Learning-AI

mixup: Beyond Empirical Risk Minimization

Mar 2019

tl;dr: Linear blending of labels boosts accuracy and generalizability of classification.

Overall impression

The mixup technical is simple as it does not require domain knowledge (data agnostic), but it is surprisingly effective. It can be seen as a special form of data augmentation, and also as a regularization technique.

Key ideas

In essence, mixup trains a neural network on convex combinations of pairs of examples and their labels.
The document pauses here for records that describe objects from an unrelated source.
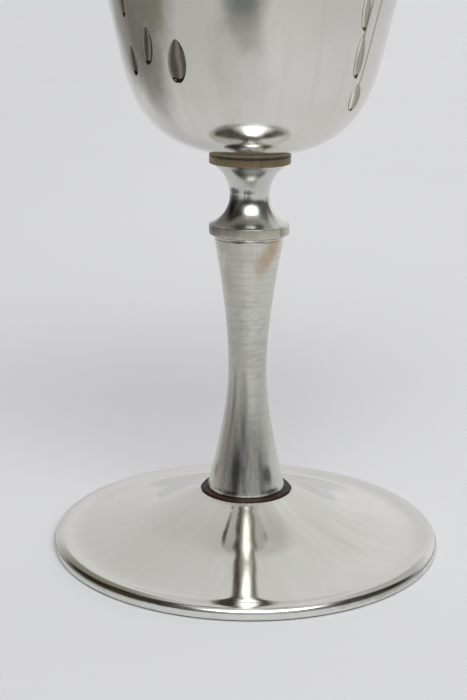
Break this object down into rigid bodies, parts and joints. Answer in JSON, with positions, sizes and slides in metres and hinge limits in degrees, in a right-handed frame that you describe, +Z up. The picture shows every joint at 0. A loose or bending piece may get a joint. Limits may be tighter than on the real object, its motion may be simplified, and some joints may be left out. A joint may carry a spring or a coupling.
{
  "type": "communion chalice",
  "caption": "Silver-plated communion chalice: flared bowl with pressed teardrops, collared neck, hourglass stem and wide conical foot, clamped by a central threaded rod.",
  "frame": {"origin": "centre of the foot on the surface that the chalice stands on", "axes": "+Z up along the chalice's axis; -Y is the plain front of the bowl between its two clusters of teardrops"},
  "size_m": [0.09, 0.09, 0.16],
  "materials": {
    "bowl_plate": "polished",
    "neck_plate": "polished",
    "stem_plate": "satin",
    "foot_plate": "polished",
    "foot_ring_plate": "satin",
    "boss_brass": "satin",
    "washer_brass": "satin",
    "gasket_fibre": "matte",
    "rod_steel": "satin",
    "hardware_steel": "satin",
    "nut_brass": "satin"
  },
  "bodies": {
    "stand": {"foot_ring": "foot_ring_plate", "foot": "foot_plate", "stem_gasket": "gasket_fibre", "stem": "stem_plate", "neck": "neck_plate", "spreader_plate": "hardware_steel"},
    "washer_ride": {"bowl_washer": "washer_brass"},
    "cup": {"bowl": "bowl_plate", "bowl_boss": "boss_brass", "tie_rod": "rod_steel"},
    "lock_ride": {"lock_washer": "hardware_steel"},
    "nut": {"foot_nut": "nut_brass"}
  },
  "joints": [
    {"name": "cup_lift", "type": "slide", "parent": "stand", "child": "washer_ride", "axis": [0, 0, 1], "range_m": [0, 0.00325]},
    {"name": "cup_unscrew", "type": "hinge", "parent": "washer_ride", "child": "cup", "pos_m": [0, 0, 0.0899], "axis": [0, 0, 1], "range_deg": [0, 1440]},
    {"name": "nut_drop", "type": "slide", "parent": "stand", "child": "lock_ride", "axis": [0, 0, -1], "range_m": [0, 0.0024]},
    {"name": "nut_unscrew", "type": "hinge", "parent": "lock_ride", "child": "nut", "pos_m": [0, 0, 0.0065], "axis": [0, 0, -1], "range_deg": [0, 1082]}
  ],
  "couplings": [
    {"joint": "cup_lift", "follows": "cup_unscrew", "m_per_rad": 0.00012732},
    {"joint": "nut_unscrew", "follows": "nut_drop", "rad_per_m": 7854}
  ]
}
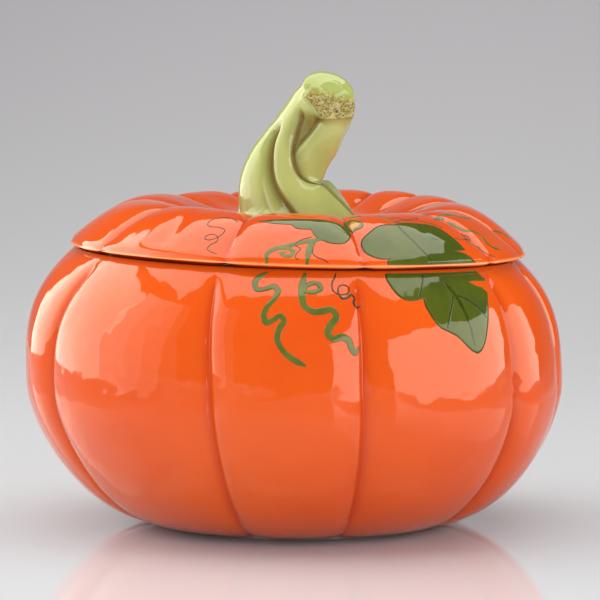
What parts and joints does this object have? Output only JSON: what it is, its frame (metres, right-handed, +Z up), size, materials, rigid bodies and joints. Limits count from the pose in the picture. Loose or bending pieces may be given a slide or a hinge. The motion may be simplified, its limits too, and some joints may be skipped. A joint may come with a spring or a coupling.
{
  "type": "lidded tureen",
  "caption": "Ribbed round ceramic tureen shaped as a pumpkin, with a domed lid that lifts off by a twisted hollow stem handle.",
  "frame": {"origin": "on the table, under the middle of the bowl", "axes": "+Z up, the way the lid lifts; the front, with the painted leaves, faces -Y; +X to the right seen from the front"},
  "size_m": [0.2587, 0.2578, 0.2174],
  "materials": {
    "bowl_glaze": "gloss",
    "lid_glaze": "gloss",
    "stem_glaze": "gloss",
    "flange_glaze": "gloss",
    "bare_clay": "matte"
  },
  "bodies": {
    "bowl": {"bowl": "bowl_glaze", "foot_ring": "bare_clay"},
    "lid": {"lid": "lid_glaze", "lid_flange": "flange_glaze", "stem_handle": "stem_glaze"}
  },
  "joints": [
    {"name": "lid_lift", "type": "slide", "parent": "bowl", "child": "lid", "axis": [0, 0, 1], "range_m": [0, 0.15]}
  ]
}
By doing so, mixup regularizes the neural network to favor simple linear behavior in-between training examples.
ERM vs VRM:
- ERM: Neural networks are trained as to minimize their average error over the training data, a learning rule also known as the Empirical Risk Minimization (ERM) principle. However, ERM is unable to explain or provide generalization on testing distributions that differ only slightly from the training data.
- VRM: The method of choice to train on similar but different examples to the training data is known as data augmentation, formalized by the Vicinal Risk Minimization (VRM) principle
Mixup \(x' = \lambda x_i + (1-\lambda) x_j \\ y' = \lambda y_i + (1-\lambda) y_j\) where x_i and x_j are raw input vectors, and y_i and y_j are one-hot encoded labels.
Learning with corrupt data: dropout with high dropout prob is the state-of-the-art method, and mixup is even better.
Mixup increases the robustness to adversarial examples
Mixup can be used to boost performance of ML algorithms on tabular data
Mixup stabilizes the training of generative adversarial networks.

Technical details

Ablation studies show that blending input from different classes, and doing label blending (instead of picking the one with higher weights) yielded better results.
- SMOTE is basically mixup with kNN of the same class. This does not lead to performance increase on CIFAR dataset.
- Interpolating/Extrapolating the data from tesame class can lead to good performance according to Dataset Augmentation in Feature Space. However this method has hyperparameters that are hard to choose, and if it always helps. In comparison, the mixup method addressed both issues.
Like label smoothing, the supervision of every example is not overly dominated by the ground-truth label.

Notes

This mixup technique can be expanded to object detection.